Anche a livello di posti vacanti gli ultimi dati segnalano che, seppure rimanendo su valori bassissimi rispetto all’estero, la domanda di lavoro da parte delle imprese e del mercato si direziona verso gli stessi settori, verso quei servizi nell’ambito di istruzione, sanità, turismo, ristorazione, che sono gli stessi in cui più sono cresciute l’occupazione e le ore lavorate.
Nella manifattura sta avvenendo il contrario rispetto ai servizi. Laddove si produce per l’export un aumento della produttività, anche in settori maturi come l’automobile, porta a un aumento dei salari. Peccato che questo non sia abbastanza per generare anche una crescita dell’occupazione corrispondente
Ci sarebbero tutti gli ingredienti per pensare che proprio in questi ambiti si stia concentrando la ripresa anche a livello di redditi e salari, accompagnandosi a un cambiamento strutturale di un’economia sempre più rivolta ai servizi.
E invece no. Se prendiamo i livelli salariali di oggi rispetto al 2010, divisi in tipologie contrattuali, osserviamo chiaramente che le crescite maggiori sono proprio in settori manifatturieri e industriali, o nel magazzinaggio. Vi sono le attività minerarie, la lavorazione del legno o del vetro, le concerie, l’industria della plastica, del cuoio, la chimica, la meccanica, le fonderie, con un aumento della retribuzione oraria superiore al 10% e alla media del settore privato.
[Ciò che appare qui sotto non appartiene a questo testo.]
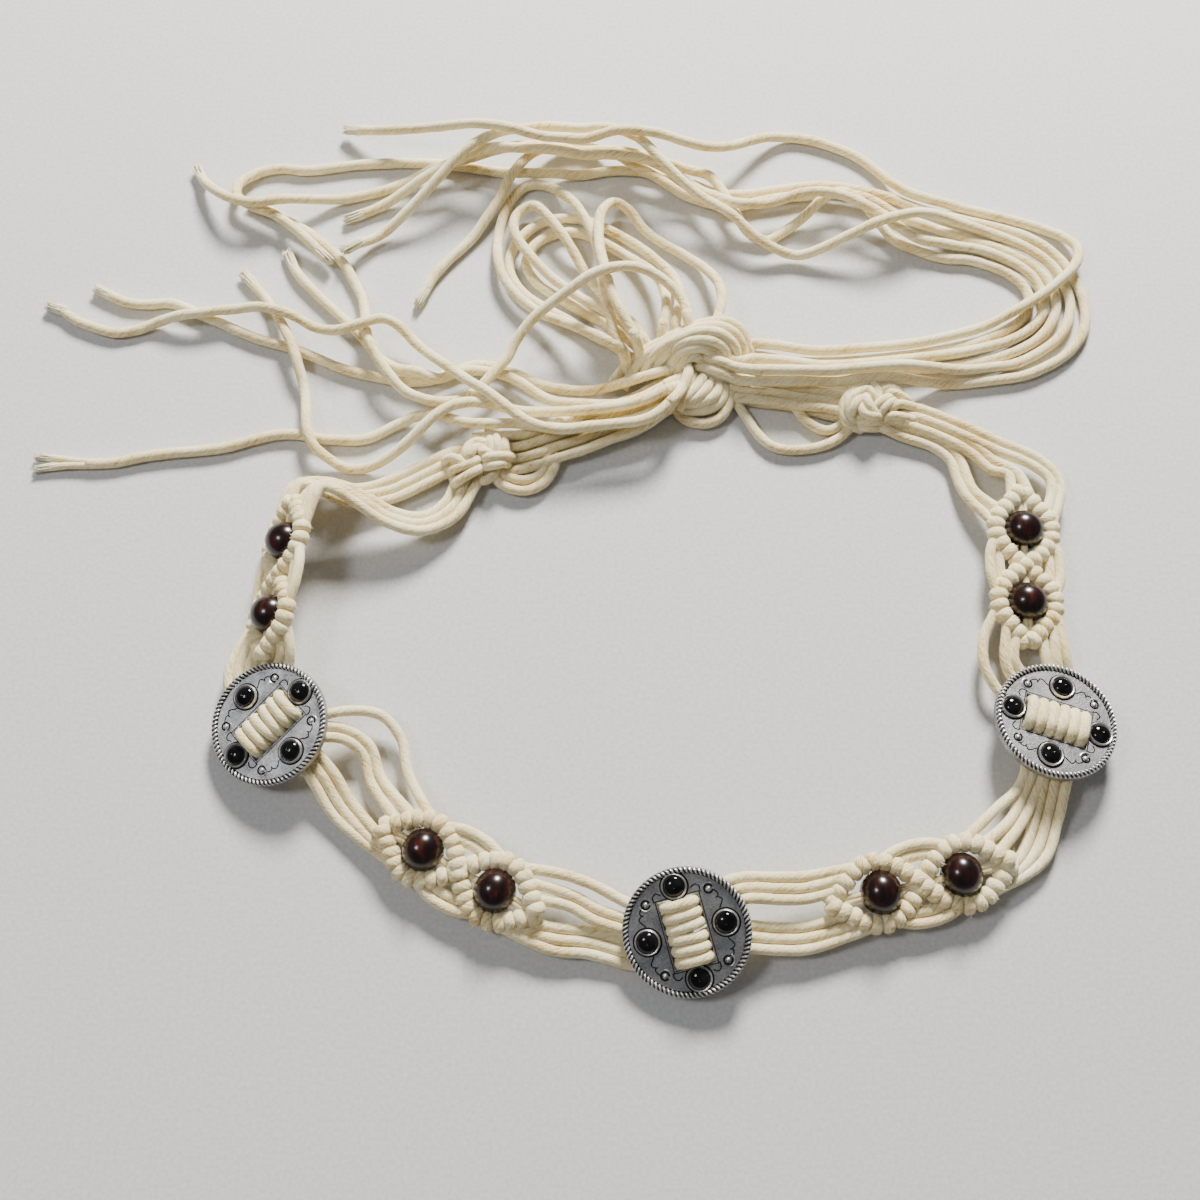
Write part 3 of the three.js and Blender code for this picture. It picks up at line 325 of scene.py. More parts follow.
class Shell:
    """Collects rings of points into one mesh, with a UV map that runs round and along and
    a tone for each point."""

    def __init__(self):
        self.points = []
        self.faces = []
        self.uvs = []
        self.tones = []

    def add(self, points, faces, uvs, tone):
        """Adds faces; the tone is one number for them all, or one for each point."""
        offset = len(self.points)
        self.points.extend(map(tuple, points))
        self.faces.extend(tuple(corner + offset for corner in face) for face in faces)
        self.uvs.extend(uvs)
        self.tones.extend(np.broadcast_to(np.asarray(tone, dtype=float), (len(points),)))

    def tube(self, path, radii, sides=CORD_SIDES, seed=0.0, tone=MID_TONE):
        """A closed tube along a path; radii is one number, or one for each point."""
        radii = np.broadcast_to(np.asarray(radii, dtype=float), (len(path),))
        _, normals, sideways = path_frames(path)
        angles = np.arange(sides) * 2 * math.pi / sides
        spokes = (np.cos(angles)[None, :, None] * normals[:, None, :]
                  + np.sin(angles)[None, :, None] * sideways[:, None, :])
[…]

Volendo rimanere solo all’interno di questo, visto il blocco agli stipendi nel pubblico, gli stipendi nell’istruzione, nel turismo, nei più svariati servizi, quelli relativi alla comunicazione o ai trasporti, o al commercio, sono tutti sotto la media superati da quelli in settori molto poco “cool”, molto “old economy”, qualcuno potrebbe quasi dire superati, ma soprattutto che hanno dato meno lavoro, in cui si sono lavorate meno ore rispetto ai nuovi servizi.
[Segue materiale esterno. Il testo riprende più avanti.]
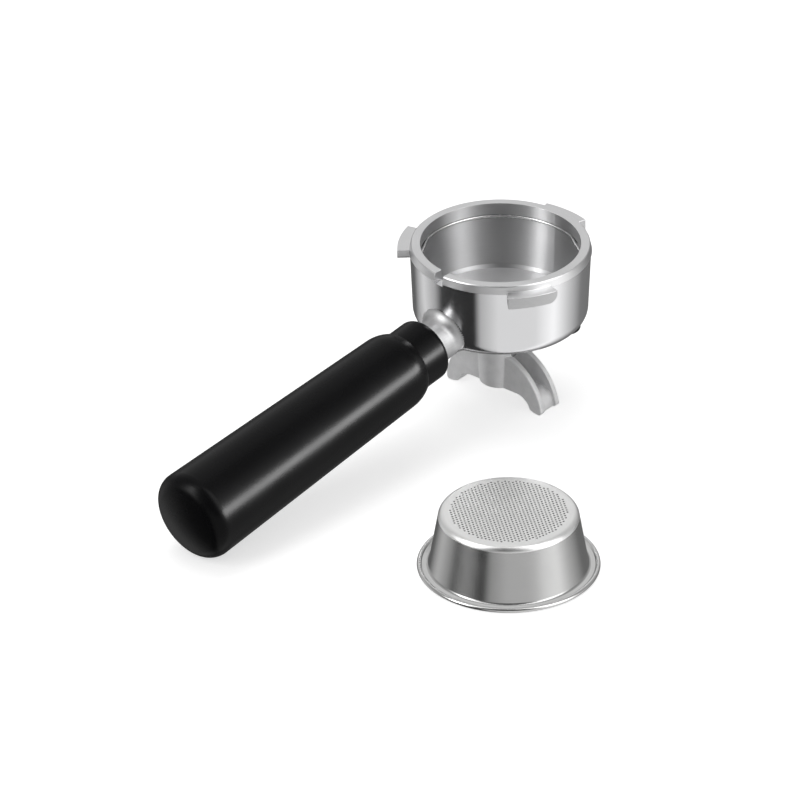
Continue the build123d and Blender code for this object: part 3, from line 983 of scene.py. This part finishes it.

Quello che sta accadendo dunque è tra le cause della percezione di una crisi ancora non finita, di una ripresa presente ancora solo sulla carta, ovvero un aumento, in alcuni casi anche consistente, di posti di lavoro proprio in ambiti in cui gli stipendi sono bassi o molto bassi, in cui a una crescita della produzione corrisponde un quasi identico aumento dell’occupazione perchè non vi è quasi alcuna dinamica a livello di miglioramento della produttività. Sono settori a basso valore aggiunto, come il turismo o la ristorazione, a maggior ragione se dominati, come è soprattutto in Italia più che altrove, da realtà piccole.
La conseguenza sono salari scarsi, precari, che rimangono tali negli anni perchè la competenza specifica e l’appetibilità del lavoratore non crescono molto nel tempo.
Al contrario nella manifattura sta avvenendo, in particolare laddove si produce per l’export, un aumento della produttività, anche in settori maturi come l’automobile, peccato che non sia abbastanza per generare anche una crescita dell’occupazione corrispondente, per quanto inferiore a quella del prodotto (come è ovvio con produttività in aumento).
E così ancora una volta il nostro destino sembra quello di una economia frammentata con sempre più lavoretti più che lavori.
Beninteso, è un passo avanti rispetto alla crisi, ma l’attesa verso una crescita anche occupazionale finalmente guidata da innovazione e produttività si fa sempre più pressante.